Stop Calling Them Dispensaries
In the film The Last Emperor, Reginald Johnston (played by Peter O’Toole) is hired as a tutor for the teenage emperor of China, Pu Yi. Upon meeting his tutor in the Forbidden City, Pu Yi learns Mr. Johnston is from Scotland and asks, “Where is your skirt? In your country, men wear short skirts, do they not?” Johnston replies, “Scotsmen do not wear skirts, they wear kilts…a matter of words perhaps, but words are important.”
Overwhelmingly, stores that sell marijuana are called dispensaries. This nomenclature includes shops that sell weed legally or illegally, for purported medical purposes, or just to get wrecked. Dispensary has become synonymous with “pot shop.”
The standard definition of dispensary is “a place in a hospital, shop, etc. where medicines are prepared for patients.” The use of this word for the place where people with medical certificates purchase marijuana makes sense. In that case, the pot shop was serving a quasi-medical function. It dispensed a substance under the recommendation of a medical professional, yet could not rightfully be called a pharmacy. On the other hand, extending the use of the word dispensary to every marijuana store is wrong. It only serves to reinforce the erroneous popular belief that marijuana is some sort of healthy panacea, instead of an intoxicant.
The storefront in the picture above sells weed illegally. Yet the accompanying article consistently calls it a dispensary. It should be called a drug den, a trap house, or even a head shop. It is anything but a dispensary.
Another common semantic fallacy is that physicians “prescribe” marijuana. State laws that allow marijuana sales for alleged medical benefits never use the word “prescription.” Rather, “state approved practitioners may certify patients recommending the medical use of cannabis.” A matter of words?… Perhaps. But words are important.

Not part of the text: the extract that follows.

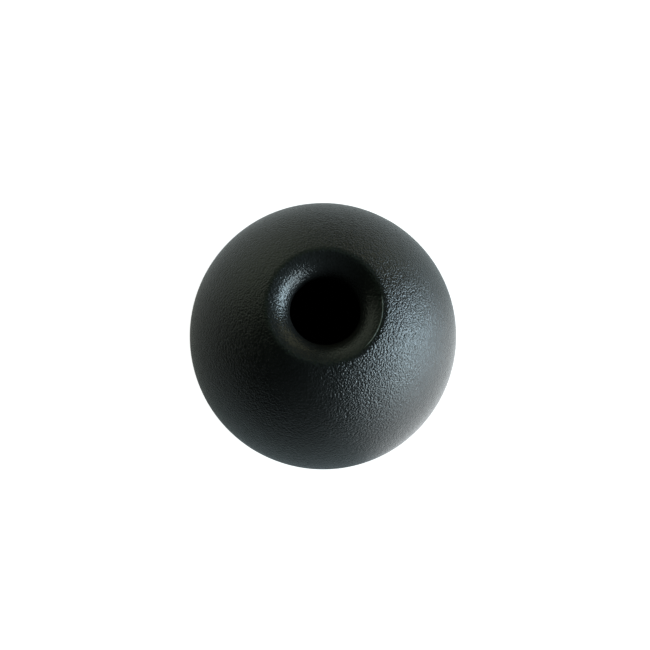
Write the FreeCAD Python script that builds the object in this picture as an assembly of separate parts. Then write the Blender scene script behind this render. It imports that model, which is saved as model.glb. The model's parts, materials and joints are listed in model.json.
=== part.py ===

I spent a little time as part of my training, with a physician widely known for alternative/complimentary practice. He had a dispensary with compounding pharmacists, kept very busy. I wanted to check the place out. The front looked like any natural/alternative/complimentary pharmacy, with natural snacks, vitamins, cosmetics, supplements. Two pharmacists in the back. The doc gave me his card, scribbled on the back “He’s with me, he’s OK” something like that. Give to the pharmacists. I felt like I was walking into a speakeasy from the 1920’s.
Quite educational actually.
Looked like a duck, quacked like a duck. I made the mistake of using the word “pharmacy” out loud.
The two guys turned to stone. They started looking around. DAMMIT, WE’RE NOT A PHARMACY, WE’RE A DISPENSARY !!!
And they gave me the bum’s rush out. They were paranoid of State inspectors. They were OK if they called themselves a DISPENSARY open only to that doc’s patients. If they called themselves a PHARMACY, then the Pharmacy Board had jurisdiction and they’d be in a world of hurt.
They were paranoid of anyone using the WORD “pharmacy” in the shop, lest inspectors draw a conclusion that they were effectively holding themselves out as a pharmacy to take control.
Actually, to be honest, it wasn’t really paranoia. They had been on the receiving end of lots of grief from State and Federal authorities.
This is so funny but I had Italian relatives who made a bunch of money during prohibition so I can’t complain!! I asked my paternal grandpa when he married my grandma if they had liquor or wine during their wedding reception in 1927. He said with a smile, “Oh we had plenty.”
Folks always worked around the stupid rules.
Pot is legal in Illinois and though I don’t partake of it and there is a “dispensary” about 30 seconds drive from my house, I’m glad to say I’ve never smelled it out in public. I have to hand it to the users as they’re keeping it under cover. Kurt
Oh, wine for religious purposes was still OK during Prohibition.
https://pbs.twimg.com/media/B1IywhHCAAATFBn?format=jpg
I’m sure all the patrons of this store were Jewish. At least honorary Jewish.
In the run-up to Prohibition, the AMA piled on to prevailing opinion, and took an official position that alcohol had no medicinal value except as a disinfectant and a solvent.
AFTER Prohibition the same gutless wonders at the AMA did an about-face. Maybe alcohol DID have medical value after all. If you went to a physician of course. And paid a fee.
The doctor would engage in the mental masturbation of whether whiskey or vodka would cure your ills. Maybe gin for that mater. Basically the doctor’s thinking would be guided by whatever the patient had asked for.
Then out came the official medicinal alcohol prescription form.